Twomey... OUR's slowness preventing expansion

Eager for a for a bigger slice of Jamaica's $50-billion a year telephone market, call routing companies are concerned about what they say is a delay by the industry's regulator to settle the rates at which they can land calls from foreign carriers to domestic telephone networks.

The Office of Utilities Regulation (OUR) has promised new rates by month-end after it reviews public responses on the matter, as well as legal advice. But the routing companies suggest that they are not only constrained but that consumers are also losing out.

The absence of a settled rate allowed the big network owners to charge "whatever they want" for allowing calls onto their networks from the routing companies, these firms complain.

"It is preventing us from getting investors to expand the service which we offer," said Steve Twomey, the chief executive of one of the routing companies, Reliant Enterprises, and key spokesman for the lobby group, Jamaica Competitive Telecommunications Association (JCTA).

J Paul Morgan, OUR's director-general

Paradoxically, the JCTA had gone to an industry review tribunal to test the OUR's right to prescribe a settlement rate after the watchdog agency had, in January, imposed a formula that gave the routing companies a $0.3 (three cents) margin on each call they landed in Jamaica. Prior to that, JCTA members charged the foreign carrier what they considered was necessary to get the business and negotiated their margins with the domestic networks.

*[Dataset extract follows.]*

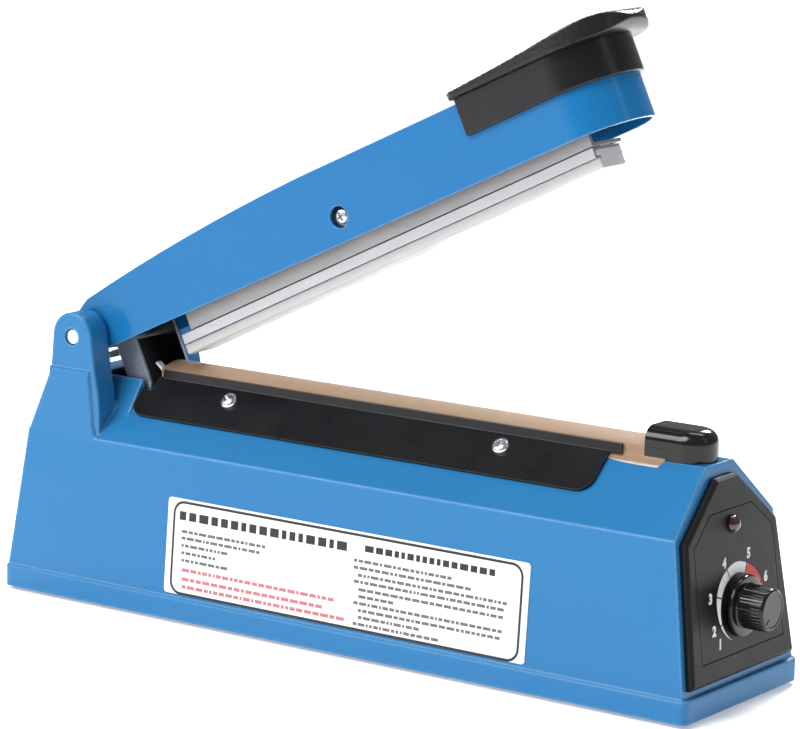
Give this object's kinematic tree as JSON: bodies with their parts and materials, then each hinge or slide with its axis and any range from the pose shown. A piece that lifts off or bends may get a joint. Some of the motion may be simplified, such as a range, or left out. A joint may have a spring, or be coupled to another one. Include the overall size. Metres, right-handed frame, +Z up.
{
  "type": "impulse heat sealer",
  "caption": "Hand impulse sealer: tapered housing, hinged spring-return arm with a rocking silicone press bar, cloth-covered heating strip, timer knob.",
  "frame": {"origin": "centre of the footprint, on the surface the rubber feet stand on", "axes": "+X towards the control panel end, +Y across to the side without the sticker, +Z up"},
  "size_m": [0.32, 0.0782, 0.2407],
  "materials": {
    "blue_plastic": "smooth glossy moulded plastic",
    "blue_paint": "glossy paint",
    "black_plastic": "satin",
    "black_paint": "semi-gloss",
    "red_lens": "gloss",
    "zinc_steel": "zinc plated",
    "spring_steel": "bright wire",
    "aluminium": "extruded",
    "silicone": "translucent white",
    "woven_cloth": "coated glass weave",
    "glass_tape": "glass tape",
    "resistance_ribbon": "bright ribbon",
    "brass": "machined",
    "nylon": "natural",
    "rubber": "matte",
    "sticker": "gloss film",
    "core_iron": "varnished laminations",
    "copper_winding": "taped winding",
    "board": "laminate",
    "capacitor": "sleeved can",
    "pot_metal": "pressed"
  },
  "bodies": {
    "base": {"base_plate": "zinc_steel", "base_screw_1": "zinc_steel", "base_screw_2": "zinc_steel", "base_screw_3": "zinc_steel", "base_screw_4": "zinc_steel", "board_bracket": "zinc_steel", "board_capacitor": "capacitor", "board_relay": "black_plastic", "body_shell": "blue_plastic", "circuit_board": "board", "control_panel": "black_plastic", "cord_grommet": "rubber", "core_screw_1": "zinc_steel", "core_screw_2": "zinc_steel", "element_clamp": "brass", "element_tab": "resistance_ribbon", "heating_element": "resistance_ribbon", "hinge_pin": "zinc_steel", "hinge_washer_far": "nylon", "hinge_washer_near": "nylon", "indicator_lens": "red_lens", "insulating_tape": "glass_tape", "label_sticker": "sticker", "plate_screw_far_1": "zinc_steel", "plate_screw_far_2": "zinc_steel", "plate_screw_near_1": "zinc_steel", "plate_screw_near_2": "zinc_steel", "ptfe_cloth": "woven_cloth", "retaining_plate_far": "black_paint", "retaining_plate_near": "black_paint", "return_spring": "spring_steel", "rubber_foot_1": "rubber", "rubber_foot_2": "rubber", "rubber_foot_3": "rubber", "rubber_foot_4": "rubber", "sealing_rail": "aluminium", "switch_body": "black_plastic", "switch_bracket": "zinc_steel", "terminal_cap": "black_plastic", "timer_nut": "zinc_steel", "timer_pot": "pot_metal", "transformer_coil": "copper_winding", "transformer_core": "core_iron"},
    "arm": {"arm_shell": "blue_paint", "grip_base": "black_plastic", "thumb_pad": "black_plastic", "hinge_sleeve": "zinc_steel", "lever_bracket": "zinc_steel", "stop_strap": "black_paint", "rocker_hanger": "zinc_steel", "rocker_screw": "zinc_steel", "rocker_nut": "zinc_steel"},
    "press_bar": {"bar_carrier": "aluminium", "bar_channel": "aluminium", "silicone_strip": "silicone"},
    "timer_dial": {"timer_knob": "black_plastic", "timer_shaft": "zinc_steel"},
    "limit_button": {"switch_button": "nylon"}
  },
  "joints": [
    {"name": "arm_hinge", "type": "hinge", "parent": "base", "child": "arm", "pos_m": [-0.1316, 0, 0.1018], "axis": [0, 1, 0], "range_deg": [0, 20.86], "stiffness_Nm_per_rad": 2, "springref_deg": -28.65, "deforming": ["return_spring"]},
    {"name": "press_bar_rock", "type": "hinge", "parent": "arm", "child": "press_bar", "pos_m": [-0.01517, 0, 0.15874], "axis": [0, 1, 0], "range_deg": [0, 5.12]},
    {"name": "timer_turn", "type": "hinge", "parent": "base", "child": "timer_dial", "pos_m": [0.15, 0, 0.0366], "axis": [-1, 0, 0], "range_deg": [0, 270]},
    {"name": "limit_button_slide", "type": "slide", "parent": "base", "child": "limit_button", "axis": [-1, 0, 0], "range_m": [0, 0.000905]}
  ],
  "couplings": [
    {"joint": "press_bar_rock", "follows": "arm_hinge", "ratio": 0.24486},
    {"joint": "limit_button_slide", "follows": "arm_hinge", "m_per_rad": 0.0024718}
  ]
}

With the OUR's arrangement, the routing companies could get about US$0.8 (eight cents) for each call they landed from a US carrier onto a domestic network. The network owners could charge up to US$0.5 (five cents) to transfer the call.
Although the tribunal threw out JCTA's appeal, the OUR in February announced that it would withdraw the rates while it reviewed the arrangements.

The OUR has announced that Jamaican call routers can negotiate the rates they charge foreign carriers, but reserved a ruling on the settlement rate between the routing companies and the domestic networks.

The OUR, when it initially announced the rate policy, had said that it intervened in the market in an effort to protect Jamaica's foreign exchange inflows after big drops in the face of moves by the US Federal Commununications Commission (FCC) to drive down the rates foreign telephone operators charged US carriers to terminate calls.

But Twomey now complains that with the long hiatus, the domestic networks can charge the routing companies whatever they wish to terminate calls, with the potential for slicing their margins, making them uneconomic and thereby pushing them out of business.

With the demise of these middlemen, the big operators would have the entire business to themselves, JCTA members fear.

"It is not putting consumers in a position to take advantage of the services offered," Twomey said, in relation to the OUR's delay.

JCTA was established earlier this year by the mainly smaller players in the telecoms sector as a counterfoil to what they considered the power and influence of the big companies.

Ironically, it lumps Digicel, the Irish-owned major player in the mobile phone market, in the same category as Cable & Wireless. Three years ago, it was Digicel who, as the pesky upstart, was making similar complaints about Cable & Wireless in the early stages of the deregulation of Jamaica's telecoms sector.